19.10.07

Flexibilidade já existe no mercado, agora falta a segurança

Carla Aguiar, in Diário de Notícias

Mudar mais vezes de função, de horário de trabalho, de emprego ou ser despedido por "inadaptação" serão algumas das consequências possíveis que os portugueses poderão esperar da flexigurança, esse novo sistema económico e social que é visto por uns como a panaceia para os males da globalização e por outros como um papão, de onde só poderão chegar perigos para os trabalhadores.

Essas e outras alterações já estão no entanto a acontecer, paulatinamente, no interior de muitas empresas, escapando aos palcos mediáticos, e antes mesmo de estar concluída a revisão do Código do Trabalho, que prevê a sua aplicação. Talvez por isso mesmo tenhamos assistido, ontem em Lisboa, à redacção de um simbólico documento conjunto entre patrões e sindicatos europeus sobre o diálogo social e os desafios dos mercados de trabalho na Europa. É que, como não se cansa de lembrar o ministro do Trabalho, Vieira da Silva, "se a flexigurança não nos entra pela porta, acaba por entrar-nos pela janela". E, por isso, mais vale regulá-la do que deixá-la solta e selvagem.

O maior receio que recai sobre a flexigurança é o de poder promover uma maior flexibilidade nos despedimentos, nomeadamente pelo critério, sempre polémico - discutido no âmbito da revisão do Código do Trabalho -, da inadaptação do trabalhador para a função. Isso dependerá das leis que cada país adoptar, mas alguns especialistas em questões laborais, a começar pelo próprio ministro, lembram que o mercado de trabalho português tem mais flexibilidade do que se supõe. Se assim não fosse, as empresas não teriam conseguido reduzir os seus quadros para se ajustarem aos tempos de recessão económica e não estaríamos hoje com quase meio milhão de desempregados.

A maioria das empresas invoca dificuldades financeiras e mudanças no mercado para reduzir pessoal, recorrendo, na maioria das vezes às chamadas rescisões amigáveis - que às vezes têm muito pouco de amigáveis - ou à figura do despedimento colectivo. O despedimento individual está mais dificultado.

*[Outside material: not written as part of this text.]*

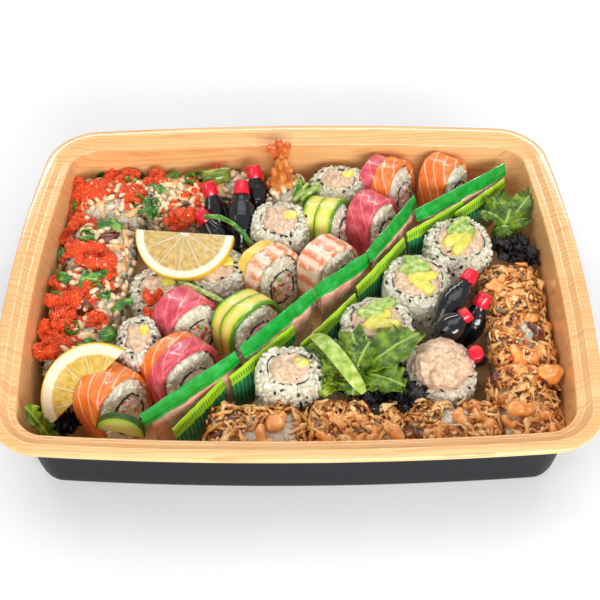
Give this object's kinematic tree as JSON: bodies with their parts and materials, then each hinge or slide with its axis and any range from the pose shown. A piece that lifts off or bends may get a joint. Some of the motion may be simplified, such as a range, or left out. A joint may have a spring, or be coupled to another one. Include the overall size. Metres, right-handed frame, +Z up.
{
  "type": "filled takeaway sushi tray",
  "caption": "Rectangular takeaway tray with a wide rim, filled with mixed sushi rolls, salad, lemon slices, soy bottles and condiment packs.",
  "frame": {"origin": "centre of the tray's underside, where it stands", "axes": "+X along the tray's long side to the right, +Y away from the near long side, +Z up"},
  "size_m": [0.3586, 0.272, 0.0775],
  "materials": {
    "wood_print": "glossy thermoformed sheet with a printed pine grain",
    "dark_shell": "satin outer face of the tray wall",
    "rice": "cooked rice, soft sheen",
    "seaweed": "moist dark sheet",
    "salmon": "wet raw fish with pale lines",
    "tuna": "wet raw fish",
    "avocado": "soft flesh, green edge",
    "prawn": "boiled prawn with orange bands",
    "mango": "ripe flesh",
    "filling": "flaked fish in mayonnaise",
    "crab": "shredded crab stick, red edge",
    "roe": "small wet eggs in clumps",
    "puffed_grain": "puffed and toasted",
    "fried_onion": "crisp oily shreds",
    "green_onion": "cut rings and stalk",
    "sesame": "small seeds",
    "sauce": "thick sauce in dabs",
    "batter": "crisp fried coat",
    "lemon": "waxy rind, pale pith and clear flesh",
    "cucumber": "pale flesh with a dark green skin",
    "pack_film": "clear film over pink slices",
    "pack_band": "printed sealed band",
    "ginger": "thin pickled slices",
    "sachet_film": "printed foil film with fine stripes",
    "soy_bottle": "clear bottle full of dark sauce",
    "bottle_cap": "moulded screw cap",
    "lettuce": "crisp frilled leaf",
    "dark_lettuce": "red-purple frilled leaf"
  },
  "bodies": {
    "root": {"avocado_roll_left": "avocado", "avocado_tuna_roll": "avocado", "cucumber_fan": "cucumber", "garden_roll_back": "rice", "garden_roll_front": "rice", "garden_roll_middle": "rice", "ginger_pack_1": "pack_film", "ginger_pack_2": "pack_film", "ginger_pack_3": "pack_film", "ginger_pack_4": "pack_film", "ginger_pack_5": "pack_film", "lemon_slice_back": "lemon", "lemon_slice_front": "lemon", "mayo_roll_back": "rice", "mayo_roll_front": "rice", "mayo_roll_left": "rice", "mayo_roll_lemon": "rice", "mayo_roll_middle": "rice", "onion_roll_back": "fried_onion", "onion_roll_corner": "fried_onion", "onion_roll_left": "fried_onion", "onion_roll_middle": "fried_onion", "onion_roll_right": "fried_onion", "onion_roll_side": "fried_onion", "onion_stalk": "green_onion", "paste_sachet_1": "sachet_film", "paste_sachet_2": "sachet_film", "paste_sachet_3": "sachet_film", "paste_sachet_4": "sachet_film", "paste_sachet_5": "sachet_film", "paste_sachet_6": "sachet_film", "prawn_mango_roll": "prawn", "prawn_roll": "prawn", "roe_roll_1": "roe", "roe_roll_2": "roe", "roe_roll_3": "roe", "roe_roll_back": "roe", "roe_roll_corner": "roe", "roe_roll_end": "roe", "salad_back": "lettuce", "salad_front": "lettuce", "salad_middle": "lettuce", "salmon_roll_back": "salmon", "salmon_roll_front": "salmon", "soy_bottle_1": "soy_bottle", "soy_bottle_2": "soy_bottle", "soy_bottle_3": "soy_bottle", "soy_bottle_4": "soy_bottle", "soy_bottle_5": "soy_bottle", "soy_bottle_6": "soy_bottle", "soy_bottle_7": "soy_bottle", "soy_bottle_8": "soy_bottle", "tempura_roll": "roe", "tray": "wood_print", "tuna_avocado_roll": "rice", "tuna_mound_roll": "rice", "tuna_roll_left": "tuna", "tuna_roll_right": "tuna", "tuna_salmon_roll_back": "tuna", "tuna_salmon_roll_front": "tuna"}
  },
  "joints": []
}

Essa "flexibilidade à portuguesa" deve-se também ao crescimento dos contratos a prazo, que já representam cerca de 20% do emprego e à proliferação dos falsos recibos verdes. Mas também à facilidade existente até aqui - que já acabou - em negociar despedimentos associados a reformas antecipadas, que foram, em grande medida, financiados pela Segurança Social. De futuro, as vítimas de despedimento em idades ainda distantes da aposentação poderão enfrentar mais dificuldades em encontrar rendimentos substitutivos do trabalho.

Se no capítulo da flexibilidade laboral, Portugal acaba, na prática, por não se diferenciar tanto assim dos seus parceiros, o mesmo já não se poderá dizer no domínio da segurança social, a outra face da flexigurança.

Este modelo pressupõe que alguma flexibilidade na legislação laboral tenha como contrapartida mais protecção no desemprego e sistemas de educação e formação capazes de promover a formação ao longo da vida e a reconversão profissional. Ora, a protecção no desemprego em Portugal é mais fraca do que na generalidade dos países europeus mais desenvolvidos, porque não só os valores dos subsídios de desemprego são menores - os salários também -, como os períodos de duração são mais curtos. A recente revisão do regime do subsídio de desemprego encurtou a duração para os trabalhadores mais jovens.

Por outro lado, Portugal tem das mais baixas taxas da população empregada abrangida por acções de formação profissional, o que limita a sua reconversão. Igual limitação verifica-se ao nível das qualificações, das mais baixas da UE, que ameaçam as possibilidades dos desempregados de hoje poderem encontrar os empregos de amanhã.

Por tudo isto, não espanta que um estudo de Yann Algan e Pierre Cahuc, do instituto alemão para os estudos do trabalho (IZA), tenha concluído que o modelo dinamarquês de flexigurança "não é importável" para outros países como, por exemplo, Portugal, França, Grécia ou Bulgária. Isto porque o modelo dinamarquês assenta num forte sentido de "bem público", que não se verifica nas instituições laborais e sociais de vários países europeus.

Em entrevista ao DN, o comissário do Emprego e Assuntos Sociais, Vladimir Spidla, defendeu, na mesma linha, que a flexigurança requer não só uma protecção social mais eficaz, como o acesso a bons serviços públicos de saúde e educação. Talvez fosse o que os cerca de 200 mil manifestantes quisessem lembrar.